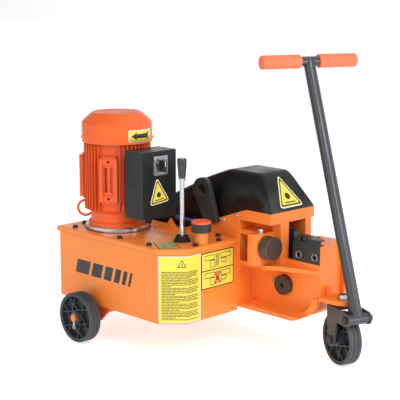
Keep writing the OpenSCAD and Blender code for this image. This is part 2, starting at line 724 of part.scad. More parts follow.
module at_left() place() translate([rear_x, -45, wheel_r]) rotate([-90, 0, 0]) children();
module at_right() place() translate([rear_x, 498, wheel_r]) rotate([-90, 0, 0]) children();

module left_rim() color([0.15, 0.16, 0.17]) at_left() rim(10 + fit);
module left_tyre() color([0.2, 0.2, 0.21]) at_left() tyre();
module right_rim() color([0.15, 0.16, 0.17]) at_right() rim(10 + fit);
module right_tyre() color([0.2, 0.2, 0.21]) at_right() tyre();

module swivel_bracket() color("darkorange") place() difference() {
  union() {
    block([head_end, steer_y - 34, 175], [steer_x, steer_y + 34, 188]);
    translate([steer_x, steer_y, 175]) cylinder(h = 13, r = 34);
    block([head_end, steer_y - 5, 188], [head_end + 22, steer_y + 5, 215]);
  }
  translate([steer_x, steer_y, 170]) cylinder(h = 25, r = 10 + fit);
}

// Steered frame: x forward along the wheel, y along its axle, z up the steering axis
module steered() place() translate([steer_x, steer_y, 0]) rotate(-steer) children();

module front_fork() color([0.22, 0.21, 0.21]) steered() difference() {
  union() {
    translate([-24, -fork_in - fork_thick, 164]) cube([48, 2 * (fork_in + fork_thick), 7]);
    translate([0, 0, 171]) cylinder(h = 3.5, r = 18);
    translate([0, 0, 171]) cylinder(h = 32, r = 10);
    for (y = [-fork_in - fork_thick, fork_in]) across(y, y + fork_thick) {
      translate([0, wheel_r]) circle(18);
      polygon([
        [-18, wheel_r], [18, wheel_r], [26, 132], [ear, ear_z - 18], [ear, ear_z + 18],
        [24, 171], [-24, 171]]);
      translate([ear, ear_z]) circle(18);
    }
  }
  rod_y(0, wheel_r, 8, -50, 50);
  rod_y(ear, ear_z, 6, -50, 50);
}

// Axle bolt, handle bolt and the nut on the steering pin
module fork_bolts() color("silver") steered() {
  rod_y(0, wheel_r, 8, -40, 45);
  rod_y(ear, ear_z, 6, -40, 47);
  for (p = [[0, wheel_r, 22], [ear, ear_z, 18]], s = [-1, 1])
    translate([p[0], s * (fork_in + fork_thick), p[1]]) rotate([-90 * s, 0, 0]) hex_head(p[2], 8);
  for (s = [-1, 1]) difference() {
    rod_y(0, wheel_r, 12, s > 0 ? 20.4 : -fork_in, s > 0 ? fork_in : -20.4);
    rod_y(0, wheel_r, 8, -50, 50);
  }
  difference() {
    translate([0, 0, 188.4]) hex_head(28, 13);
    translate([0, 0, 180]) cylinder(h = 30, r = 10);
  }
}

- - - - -

— Exercise instructions —
Quote the data in full, keeping each word unchanged.

— Worked answer —
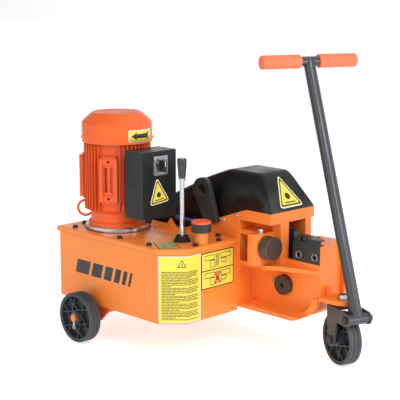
Keep writing the OpenSCAD and Blender code for this image. This is part 2, starting at line 724 of part.scad. More parts follow.
module at_left() place() translate([rear_x, -45, wheel_r]) rotate([-90, 0, 0]) children();
module at_right() place() translate([rear_x, 498, wheel_r]) rotate([-90, 0, 0]) children();

module left_rim() color([0.15, 0.16, 0.17]) at_left() rim(10 + fit);
module left_tyre() color([0.2, 0.2, 0.21]) at_left() tyre();
module right_rim() color([0.15, 0.16, 0.17]) at_right() rim(10 + fit);
module right_tyre() color([0.2, 0.2, 0.21]) at_right() tyre();

module swivel_bracket() color("darkorange") place() difference() {
  union() {
    block([head_end, steer_y - 34, 175], [steer_x, steer_y + 34, 188]);
    translate([steer_x, steer_y, 175]) cylinder(h = 13, r = 34);
    block([head_end, steer_y - 5, 188], [head_end + 22, steer_y + 5, 215]);
  }
  translate([steer_x, steer_y, 170]) cylinder(h = 25, r = 10 + fit);
}

// Steered frame: x forward along the wheel, y along its axle, z up the steering axis
module steered() place() translate([steer_x, steer_y, 0]) rotate(-steer) children();

module front_fork() color([0.22, 0.21, 0.21]) steered() difference() {
  union() {
    translate([-24, -fork_in - fork_thick, 164]) cube([48, 2 * (fork_in + fork_thick), 7]);
    translate([0, 0, 171]) cylinder(h = 3.5, r = 18);
    translate([0, 0, 171]) cylinder(h = 32, r = 10);
    for (y = [-fork_in - fork_thick, fork_in]) across(y, y + fork_thick) {
      translate([0, wheel_r]) circle(18);
      polygon([
        [-18, wheel_r], [18, wheel_r], [26, 132], [ear, ear_z - 18], [ear, ear_z + 18],
        [24, 171], [-24, 171]]);
      translate([ear, ear_z]) circle(18);
    }
  }
  rod_y(0, wheel_r, 8, -50, 50);
  rod_y(ear, ear_z, 6, -50, 50);
}

// Axle bolt, handle bolt and the nut on the steering pin
module fork_bolts() color("silver") steered() {
  rod_y(0, wheel_r, 8, -40, 45);
  rod_y(ear, ear_z, 6, -40, 47);
  for (p = [[0, wheel_r, 22], [ear, ear_z, 18]], s = [-1, 1])
    translate([p[0], s * (fork_in + fork_thick), p[1]]) rotate([-90 * s, 0, 0]) hex_head(p[2], 8);
  for (s = [-1, 1]) difference() {
    rod_y(0, wheel_r, 12, s > 0 ? 20.4 : -fork_in, s > 0 ? fork_in : -20.4);
    rod_y(0, wheel_r, 8, -50, 50);
  }
  difference() {
    translate([0, 0, 188.4]) hex_head(28, 13);
    translate([0, 0, 180]) cylinder(h = 30, r = 10);
  }
}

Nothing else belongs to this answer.